3 Things You Should Never Put in Your Ears

Every part of your body should be treated with care and respect, including your ears. Unfortunately, many people abuse their ears and take hearing for granted, while subjecting the delicate organ to extreme stress. Even if you haven’t ever had any problems with your ears, it is critical that you practice proper ear care now to prevent potentially permanent damage. Here are just a few things that you should keep far away from your ears. 

Cotton swabs

Admit it, at some point in your life; you have stuck a stick with cotton on the end of it directly into your ear, knowing that the box specifically says NOT to do this exact thing. If you still think this is a good idea, it’s time to finally realize that there is nothing healthy, helpful, or safe about this practice. Okay, so you know it’s wrong. But what exactly is the problem? Isn’t it a good thing when all of that wax comes out of your ear canal, and your ears feel fresh and clean? Actually, no. Earwax isn’t bad or dirty. In fact, your ears need wax to function properly and removing it can let in all sorts of bacteria and debris. Plus, cotton swabs often don’t even remove the wax, they simply scrape the surface and push the rest of the wax deeper into your ear canal, leading to hearing problems and wax buildup. If that doesn’t scare you enough, impacted wax may cause you to need a procedure known as ear syringing or irrigation, which isn’t exactly a roaring good time. 

According to Cedars-Sinai Medical Center, “cotton swabs can cause punctured eardrums and hearing loss. In severe cases, the cotton swab can damage many sensitive structures behind the ear canal and cause complete deafness, prolonged vertigo with nausea and vomiting, loss of taste function, and even facial paralysis.”

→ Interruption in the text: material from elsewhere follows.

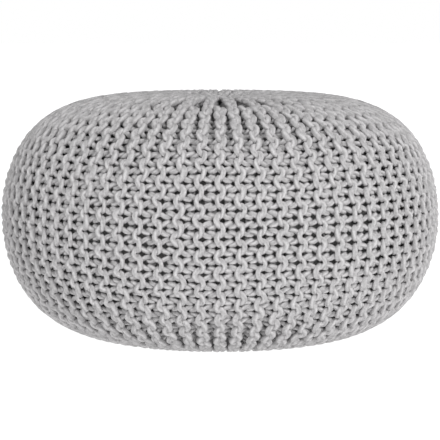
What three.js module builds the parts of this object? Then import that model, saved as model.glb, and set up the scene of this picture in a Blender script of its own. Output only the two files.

You can use cotton swabs to clean the outside of your ear (the fleshy folds) but never, ever stick a cotton swab into your ear canal. It can be hard to kick the habit, and you may spend a few weeks feeling like your ears are dirty or like there’s something in them, but your body will naturally get rid of extra wax and leave what is needed to protect your eardrum. You will get used to the sensation, and your ears will be healthier for it. 

Loud music

Many phones have a warning when you turn your headphone volume up past a certain point, and with good reason. Blaring music directly into your ears may help drown out the drone of your morning commute or help you focus in a crowded cafe, but it can be seriously damaging. The hair cells in your inner ear that convert sound waves into electrical signals are incredibly delicate and can suffer when music is pumped too loudly through your headphones. Are your tunes really worth permanent hearing loss? Probably not. Remember this rule of thumb; if the person next to you can hear sound emanating from your headphones, it is usually too loud. 

The UK’s National Health Service recommends a 60:60 rule to protect your ears from loud music and prevent hearing loss from extended exposure. Never set your audio device past the 60% maximum volume mark and do not pump music into your ears for more than 60 minutes per day. Of course, there is some flexibility with this guideline, but it is a great way to ensure that your hearing stays sharp.

Ear candle 

If you’ve ever thought that sticking a tube into your ear and setting the other end on fire sounded like a good idea, it may be time to reevaluate your understanding of what constitutes a good idea. Ear candling is when one end of a thin cotton and beeswax tube is placed into the ear, and the other end is, quite literally, set on fire. Supposedly, this action creates a vacuum of negative pressure that pulls earwax into the tube and cleans your ears. Not only does it not actually create a vacuum, but it also doesn’t even remove any wax. The residue that is found in the tube is simply composed of a combination of ash and beeswax. There is absolutely no evidence to support this dangerous and strange practice, and it is frequently denounced by the American Academy of Otolaryngology.